Large sections of U.S. leadership have promoted free trade and a more interconnected global economy in the past and still do to today. Cryptocurrency can be a means to that end.
The Legislative Process Rolls Out
In a recent Senate hearing, U.S. Securities and Exchange Commission Chairman Jay Clayton gave a promising outlook as to what lies ahead.
A key takeaway from the meeting is a statement from Commodities Futures Trading Commission Chair J. Christopher Giancarlo, saying that the commission will respect the new generation’s interest in cryptocurrency technology with a regulatory approach.
It seems at least these regulators are aware that future technology will be handled by younger generations and they don’t want to get in the way of economic progress. A lighter touch by the hand of government may help cryptocurrency grow in the long term.
The U.S. Commodity Futures Trading Commission has already made some decisions regarding cryptocurrency.
In 2015, they settled charges against Coinflip Inc. by showing that the company violated the Commodity Exchange Act by operating a facility which traded or processed commodity options without registering as a swap execution facility. (A complete summary of what took place can be found here.)

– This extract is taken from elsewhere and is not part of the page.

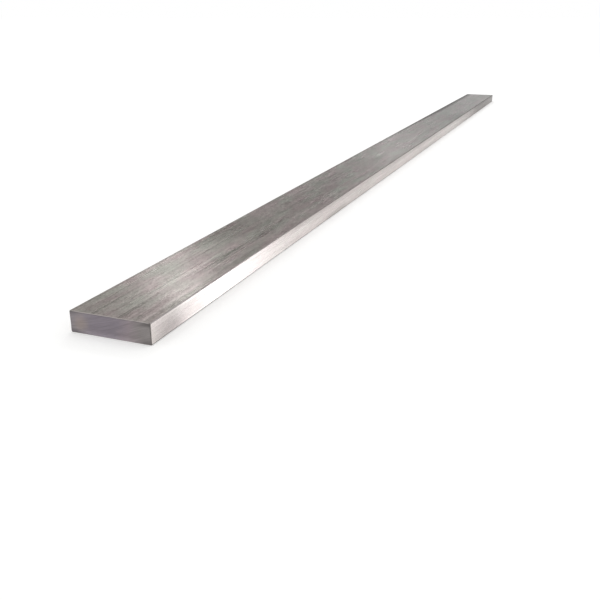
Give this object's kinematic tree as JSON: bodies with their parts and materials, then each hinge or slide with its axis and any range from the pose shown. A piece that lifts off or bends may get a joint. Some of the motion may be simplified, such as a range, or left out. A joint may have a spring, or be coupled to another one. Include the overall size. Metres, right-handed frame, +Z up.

The Internal Revenue Service has also weighed in and has classified cryptocurrency as property separate from a true legal tender, giving it the same status as stocks and securities.
However, it must be kept in mind that both the U.S. Commodity Futures Trading Commission and the Internal Revenue Service are beholden to the executive branch of government and do not really have the authority to make laws.
This is why there is an upcoming discussion in the Senate to sort things out and try to draft up some bills that will hopefully benefit everyone, or at least not ruin everything.
What the Coin Experts Recommend
David Drake, the founder of LDJ, has been reported as saying that by the end of this year Bitcoin may be as high as $30,000 a coin.
Well, since his company is founded on investment and getting people to invest and the well-being of his company is tied to the success of Bitcoin, and the success of Bitcoin is based on how much confidence investors have in the currency, I guess he’s some kind of source on this.
I’d try to make this part a little longer but all I have found is people with conflicts of interest.
The fact is that people heavily invested in anything want that thing to succeed. When that thing is wholly dependent on other people buying into it, so-called “experts” who all say “ya it will take off soon, give them your money and you will be rich like me” and they are a prime beneficiary of that person giving that money, it’s a little suspect.
Personally, I’d invest in a multitude of smaller coins after doing research on them, but I’m no expert so take what I say with a heavy grain of salt.